I personally can't afford to upgrade my video card and to CS6 just to find that I don't get the GPU acceleration I was expecting.

Thank you!

Raymond Rodgers

    This topic has been closed for replies.
    Correct answer Todd_Kopriva

    You will not be able to use OpenCL for GPU acceleration in Premiere Pro CS6 on Windows.

    2 replies

    Participant
    April 21, 2013

    So I don't know if any of you have seen this, but AMD posted an article on their website about them working wtih Adobe to create OpenCL support for Windows.  http://www.amd.com/us/press-releases/Pages/amd-and-adobe-2013apr5.aspx

    Todd_Kopriva
    Todd_KoprivaCorrect answer
    Inspiring
    April 25, 2012

    You will not be able to use OpenCL for GPU acceleration in Premiere Pro CS6 on Windows.

    Legend
    April 25, 2012

    True (at least on the initial release of CS6). But also starting with CS6, I am expecting that NVIDIA CUDA GPUs that are not officially supported for GPU acceleration to be semi-permanently locked into the software-only mode (at least until a future update is released): The .txt file may be eliminated altogether and the CUDA GPU support may be hard-coded into the program's executable itself. However, the list of officially supported NVIDIA CUDA cards remains unchanged in CS6 from CS5.5. This means that the new GTX 680 will not be officially supported on release of CS6 since that GPU was introduced after the development of CS6 was largely completed.

    And Adobe made a wise move in limiting initial OpenCL GPU acceleration support to those MacBook Pros running OSX Lion equipped with the HD 6750M and HD 6770M chips with 1GB or more VRAM: That particular move was made largely because Apple no longer sells any of its systems with NVIDIA GPUs. The HD 6750M and HD 6770M GPUs in iMacs will also not be supported because those systems with said GPUs have only 512MB of VRAM - too little VRAM to even enable GPU acceleration at all.

    Todd_Kopriva
    Inspiring
    April 25, 2012

    Why?  Wil Rencez has already suggested it may well be possible for Mac users to 'hack' additional Radeons.

    Thanks for the clarification. Jim. Unfortunately, there will be no such OpenCL hack for the Windows version of Premiere Pro CS6 because such support will not be initially included with this edition. However, OpenCL support in the Windows edition of Premiere Pro CS6 may be added in a future update.

    And what Todd stated about OpenCL support in the OSX edition of Premiere reflects the fact that hacks to enable GPU acceleration support are (or will not be) officially supported by Adobe itself. This means that if any problems arise from such a hack, technical support may be denied until the hack is completely reversed.


    I'll leave it to our engineering leads/managers (Steve and Dave) to talk about specifics, but there is actually a lot more engineering and testing work that would need to be done to use OpenCL on Windows.
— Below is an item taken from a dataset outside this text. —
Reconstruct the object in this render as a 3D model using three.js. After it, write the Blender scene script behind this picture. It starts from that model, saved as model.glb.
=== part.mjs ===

    When Premiere Pro CS5 came out, Premiere Pro could use about half a dozen cards for GPU acceleration. With each update, we added more, so that it's now more than two dozen, including two using OpenCL. From this, it should be very clear that we are taking a conservative but brisk approach to these GPUs: We will only support what we have been able to implement and test fully, and we'll add more as we get specific requests and have the time/resources to do so.

    When second-guessing our decisions, be sure to factor in thorough testing of each configuration in addition to the software engineering time. Testing is very often the more resource-consuming part.